** start of Items **

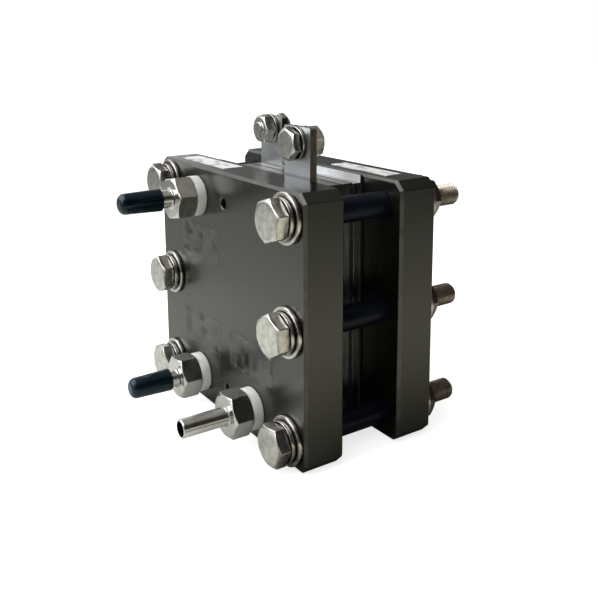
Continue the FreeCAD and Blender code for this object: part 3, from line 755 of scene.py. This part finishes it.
def hexagon_radius(angle, flats):
    """Distance from the axis to a hexagon whose corners are slightly round."""
    total = 0.0
    for side in range(6):
        reach = math.cos(angle - math.radians(30 + 60 * side))
        if reach > 0:
            total += reach ** CORNER_SHARPNESS
    return flats / 2 / total ** (1 / CORNER_SHARPNESS)


def column_angles():
    """Angles around the axis, closer together near the six corners."""
    last = CORNER_STEPS[-1]
    side_span = 60 - 2 * last
    between = [last + side_span * step / (POINTS_BETWEEN + 1)
               for step in range(1, POINTS_BETWEEN + 1)]
    return [math.radians(60 * side + part)
            for side in range(6) for part in CORNER_STEPS + between]


def thread_radius(angle, along, pitch, major):
    """Radius of a screw thread with a flat crest and a rounded root."""
    phase = (along / pitch - angle / (2 * math.pi)) % 1.0
    flank = min(1.0, max(0.0, CREST_LEVEL - FLANK_SLOPE * abs(2 * phase - 1)))
    return major - THREAD_DEPTH * pitch * (1 - flank)


print(len(column_angles()), "points in a ring")

# %% [markdown]
# Rings of points become a closed solid when each one is joined to the next
# with four-sided faces, and the first and last to a point on the axis. Faces
# that meet at a small angle are shaded smooth, and the others stay sharp.

# %% Join rings into a mesh
SMOOTH_UNDER = math.radians(38)


def ringed_mesh(name, rings):
    """Closes rings of (radius, y) points into a solid about an axis along Y."""
    angles = column_angles()
    count = len(angles)
    points = [(0.0, rings[0][0][1], 0.0)]
    for ring in rings:
        for angle, (radius, y) in zip(angles, ring):
            points.append((radius * math.cos(angle), y, radius * math.sin(angle)))
    points.append((0.0, rings[-1][0][1], 0.0))
    last = len(points) - 1
    faces = []
    for here in range(count):
        after = (here + 1) % count
        faces.append((0, 1 + here, 1 + after))
        faces.append((last, last - count + after, last - count + here))
        for row in range(len(rings) - 1):
            low = 1 + row * count
            faces.append((low + here, low + count + here, low + count + after, low + after))
    mesh = bpy.data.meshes.new(name)
    mesh.from_pydata([Vector(p) * MM for p in points], [], faces)
    mesh.polygons.foreach_set("use_smooth", [True] * len(faces))
    mesh.set_sharp_from_angle(angle=SMOOTH_UNDER)
    mesh.update()
    piece = bpy.data.objects.new(name, mesh)
    bpy.context.scene.collection.objects.link(piece)
    return piece


print("edges over", round(math.degrees(SMOOTH_UNDER)), "degrees stay sharp")

# %% [markdown]
# The head of a forged bolt has a flat top that ends in a chamfer turned at 30
# degrees. The chamfer cuts the hexagon's corners lower than its flats, and
# that wavy line is the mark of a real hexagon head. Under the hexagon a thin
# round seat touches the washer, which leaves a dark line between the two.

# %% Rings of a bolt head
M10_FLATS, M10_HEAD = 17.0, 6.4
CHAMFER_SLOPE = math.tan(math.radians(30))
TOP_SHARES = (0.35, 0.7, 0.94)
RIM_INSET, RIM_DROP = 0.45, 0.04
UPPER_EDGE = [(0.12, -0.06), (0.02, 0.02), (0.0, 0.15)]
LOWER_EDGE = [(0.0, 0.2), (0.15, 0.0)]
SEAT_INSET, SEAT_STEP = 0.5, 0.8


def head_rings(flats, height):
    """Rings from the middle of the head's free face down to its seat."""
    outline = [hexagon_radius(angle, flats) for angle in column_angles()]
    count = len(outline)
    rim = flats / 2 - RIM_INSET
    seat = flats / 2 - SEAT_INSET
    chamfer = [RIM_DROP + (radius - rim) * CHAMFER_SLOPE for radius in outline]
    rings = [[(rim * share, 0.0)] * count for share in TOP_SHARES]
    rings.append([(rim, RIM_DROP)] * count)
    for inward, down in UPPER_EDGE:
        rings.append([(radius - inward, drop + down) for radius, drop in zip(outline, chamfer)])
    for inward, up in LOWER_EDGE:
        rings.append([(radius - inward, height - SEAT_STEP - up) for radius in outline])
    rings.append([(seat, height - SEAT_STEP)] * count)
    rings.append([(seat, height)] * count)
    return rings


print(len(head_rings(M10_FLATS, M10_HEAD)), "rings in a head")

# %% [markdown]
# The thread fades in over its first turn, as a rolled one does, and ends in a
# chamfer that helps the nut on. Seven rings to a turn are enough to show the
# helix. Head, plain shank and thread are then one list of rings.

# %% Build one bolt
RINGS_PER_TURN = 7
RING_GAP = 0.01
END_ROUND = 0.3


def threaded_end(start, length, major, pitch, chamfer):
    """Rings of a screw thread that fades in, and ends in a chamfer."""
    angles = column_angles()
    rings = []
    steps = int(length / pitch * RINGS_PER_TURN)
    for step in range(steps + 1):
        along = length * step / steps
        fade = min(1.0, along / pitch)
        limit = major - max(0.0, along - (length - chamfer))
        ring = []
        for angle in angles:
            radius = thread_radius(angle, along, pitch, major)
            ring.append((min(limit, major + (radius - major) * fade), start + along))
        rings.append(ring)
    return rings


def screw(node_name, head_turn, backwards, flats, height, major, pitch, thread_length, chamfer):
    """A bolt in place of a CAD one. Its shank runs along +Y, or -Y if backwards."""
    low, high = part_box(node_name)
    middle = (low + high) / 2
    end = (high.y - low.y) / MM
    count = len(column_angles())
    thread_start = end - thread_length
    rings = head_rings(flats, height)
    rings.append([(major, height)] * count)
    rings.append([(major, thread_start)] * count)
    rings += threaded_end(thread_start + RING_GAP, thread_length - RING_GAP, major, pitch, chamfer)
    rings.append([(major - chamfer - END_ROUND, end)] * count)
    piece = ringed_mesh(node_name + "_cut", rings)
    head_end = high.y if backwards else low.y
    flip = Matrix.Rotation(math.pi, 4, "X") if backwards else Matrix.Identity(4)
    spin = Matrix.Rotation(-math.radians(head_turn), 4, "Y")
    piece.matrix_world = Matrix.Translation((middle.x, head_end, middle.z)) @ spin @ flip
    piece.data.materials.append(bolt_steel)
    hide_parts(node_name)
    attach(piece, "root")
    return piece


print(RINGS_PER_TURN, "rings in a turn of thread")

# %% [markdown]
# Each head came to rest at its own angle, and those angles can be read from
# the photograph. They are the same as in the CAD, so the new heads cover the
# old ones. The M10 clamp bolts have a pitch of 1.5 mm and the M8 terminal
# bolts 1.25 mm.

# %% Cut the clamp bolts and terminal bolts
HEAD_TURN = {
    "top_left": 43.3,
    "middle_left": 27.7,
    "bottom_left": 12.0,
    "top_right": 18.6,
    "middle_right": 32.6,
    "bottom_right": 3.3,
}
FRONT_TAB_TURN, REAR_TAB_TURN = 40.0, 30.0
M10_BOLT = {"flats": M10_FLATS, "height": M10_HEAD, "major": 5.0, "pitch": 1.5,
            "thread_length": 22.0, "chamfer": 1.2}
M8_BOLT = {"flats": 13.0, "height": 4.6, "major": 4.0, "pitch": 1.25,
           "thread_length": 7.0, "chamfer": 0.8}

for place, head_turn in HEAD_TURN.items():
    bolt = screw("clamp_bolt_" + place, head_turn, False, **M10_BOLT)
screw("tab_bolt_front", FRONT_TAB_TURN, False, **M8_BOLT)
screw("tab_bolt_rear", REAR_TAB_TURN, True, **M8_BOLT)
print("one clamp bolt has", len(bolt.data.polygons), "faces")

# %% [markdown]
# ## The floor
# A pale floor gives the stack something to stand on and throws soft light up
# at it. The dark plates mirror it: they show a painted pool of light a hand's
# width away that fades outwards and towards the stack. On the right it is
# warmer, and dark close to the stack, which is a painted shadow. One list of
# stops gives the level by distance, another the tint along X, both in metres.

# %% The pool of light on the floor
POOL_STOPS = [(0.05, 0.62), (0.085, 0.82), (0.13, 0.84), (0.18, 0.82), (0.275, 0.62),
              (0.36, 0.54), (0.47, 0.62), (0.60, 0.26), (0.90, 0.15)]
TINT_STOPS = [(0.0, (0.97, 1.0, 0.93)), (0.045, (0.97, 1.0, 0.93)),
              (0.06, (0.22, 0.21, 0.19)), (0.15, (1.0, 0.96, 0.78)),
              (0.195, (1.30, 1.25, 1.06)), (0.24, (1.16, 1.12, 0.96))]

paper_floor, tree, skin = finish("white_paper_floor", 0.9)
reach = vector_maths(tree, "LENGTH", own_coordinates(tree))
# Painted light on the floor: the pool, and a painted shadow beside the stack's right flank.
pool = look_up(tree, reach, POOL_STOPS)
tints = look_up(tree, own_place(tree)["X"], TINT_STOPS)
tinted = vector_maths(tree, "MULTIPLY", pool, tints)
print(len(POOL_STOPS), "levels and", len(TINT_STOPS), "tints")

# %% [markdown]
# The camera would see that pool too, so camera rays meet one even pale colour
# with a little glow, which turns the floor white but keeps the shadow. The
# floor lies a hair below the feet, so that the two never share a plane.

# %% Lay the floor
FLOOR_GLOW = 0.75
FLOOR_HALF, FLOOR_DROP = 4.0, 0.0002

to_camera = tree.nodes.new("ShaderNodeLightPath").outputs["Is Camera Ray"]
even = colours(tree, grain(tree, 30), (0.87, 0.87, 0.87), (0.89, 0.89, 0.89))
tree.links.new(blend(tree, to_camera, tinted, even), skin.inputs["Base Color"])
tree.links.new(maths(tree, "MULTIPLY", to_camera, FLOOR_GLOW), skin.inputs["Emission Strength"])
skin.inputs["Emission Color"].default_value = (1, 1, 1, 1)

corners = [(-FLOOR_HALF, -FLOOR_HALF), (FLOOR_HALF, -FLOOR_HALF),
           (FLOOR_HALF, FLOOR_HALF), (-FLOOR_HALF, FLOOR_HALF)]
floor_mesh = bpy.data.meshes.new("floor")
floor_mesh.from_pydata([(x, y, -FLOOR_DROP) for x, y in corners], [], [(0, 1, 2, 3)])
floor = bpy.data.objects.new("floor", floor_mesh)
floor.data.materials.append(paper_floor)
bpy.context.scene.collection.objects.link(floor)
print("floor", 2 * FLOOR_HALF, "m wide")
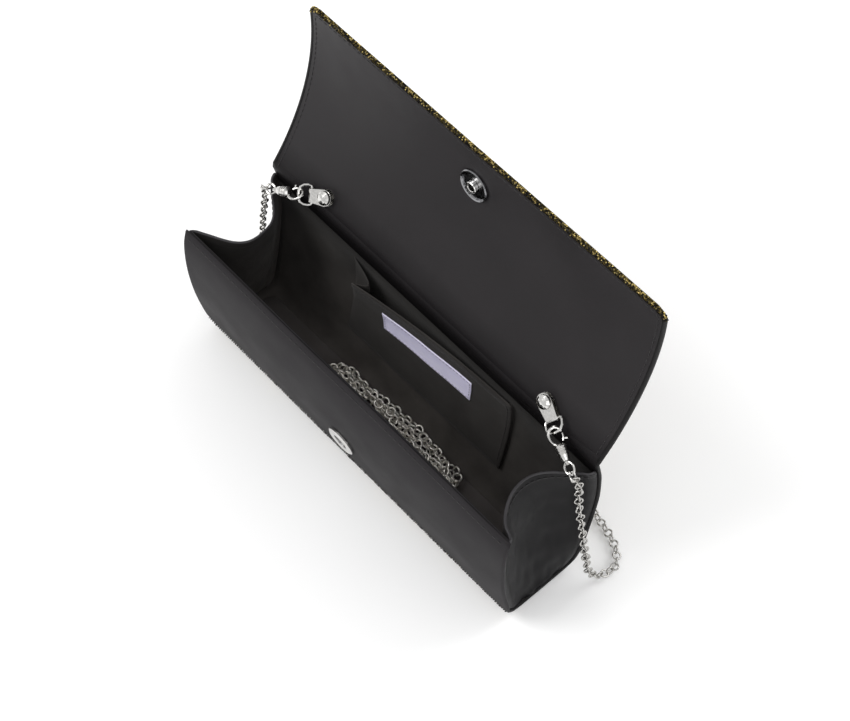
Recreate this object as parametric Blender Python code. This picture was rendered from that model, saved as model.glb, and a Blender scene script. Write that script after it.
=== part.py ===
"""Flap-over evening bag with a detachable chain handle, standing open on its base.

Metres, +Z up, X along the bag, -Y the front. The base lies on z = 0.
Section dimensions below are in millimetres, from the front panel's top edge.
"""
import math

import bmesh
import bpy
from mathutils import Matrix, Vector

# ---------------------------------------------------------------- driving dimensions, mm
HALF_LENGTH = 120.0          # bag is 240 long
BASE_Z = -96.5               # underside of the bag, from the front panel's top edge
BASE_MID_Y = 34.0            # middle of the flat base
CREASE = (57.5, 6.4)         # flap crease (y, z)
FOLD = (9.6, -86.8)          # crease between base and front panel
SKIN = 1.6                   # outer fabric on its backing
LINING = 0.8
GAP = 0.3                    # clear space between neighbouring pieces
FLAP_LENGTH = 109.0
FLAP_LEAN = (36.9, -6.8)     # lean back from upright at the crease and at the free edge, degrees
FLAP_CORNER = 6.0
GUSSET_FOLD = 24.0           # how far the gusset folds in at the mouth
SNAP_R = 9.0
SNAP_X = -1.0
STUD_S = 83.5                # stud's distance from the crease, along the flap
RIVET_X = 80.5
RIVET_S = 9.0
TAB_DROOP = {"left": 29.0, "right": 29.0}   # tab's slope below the crease line, degrees
CHAIN_R = 3.0                # radius of the tube that stands for the chain's links

BACK_OUTER = [(58.05, 5.3), (61.1, -0.6), (63.2, -9.0), (64.6, -20.0), (65.2, -32.0), (64.2, -46.0),
              (62.4, -60.0), (60.4, -74.0), (58.0, -86.0), (55.0, -92.8), (49.5, -96.5),
              (34.0, -96.5), (19.0, -96.5), (12.8, -93.6), (9.0, -87.6)]
FRONT_OUTER = [(8.2, -85.9), (5.6, -75.0), (3.2, -64.5), (1.2, -54.0), (-0.5, -42.0), (-1.6, -30.0),
               (-2.0, -18.0), (-1.6, -8.0), (0.0, 0.0)]

# ---------------------------------------------------------------- scene helpers
for old in list(bpy.data.objects):
    bpy.data.objects.remove(old, do_unlink=True)


def material(name, colour, metallic=0.0, rough=0.5):
    mat = bpy.data.materials.new(name)
    mat.use_nodes = True
    bsdf = mat.node_tree.nodes["Principled BSDF"]
    bsdf.inputs["Base Color"].default_value = (*colour, 1.0)
    bsdf.inputs["Metallic"].default_value = metallic
    bsdf.inputs["Roughness"].default_value = rough
    return mat


LEATHER = (0.055, 0.052, 0.050)
DARK = (0.022, 0.019, 0.018)
GLITTER = (0.045, 0.038, 0.022)
NICKEL = (0.78, 0.77, 0.75)


def place(point):
    """Section millimetres to row metres."""
    x, y, z = point
    return Vector((x, y - BASE_MID_Y, z - BASE_Z)) / 1000.0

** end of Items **

Aim:
Copy out exactly the lines running from the one with "Recreate this object" to the one with "from mathutils import Matrix, Vector", including both ends, and nothing more.

Answer to this task:
Recreate this object as parametric Blender Python code. This picture was rendered from that model, saved as model.glb, and a Blender scene script. Write that script after it.
=== part.py ===
"""Flap-over evening bag with a detachable chain handle, standing open on its base.

Metres, +Z up, X along the bag, -Y the front. The base lies on z = 0.
Section dimensions below are in millimetres, from the front panel's top edge.
"""
import math

import bmesh
import bpy
from mathutils import Matrix, Vector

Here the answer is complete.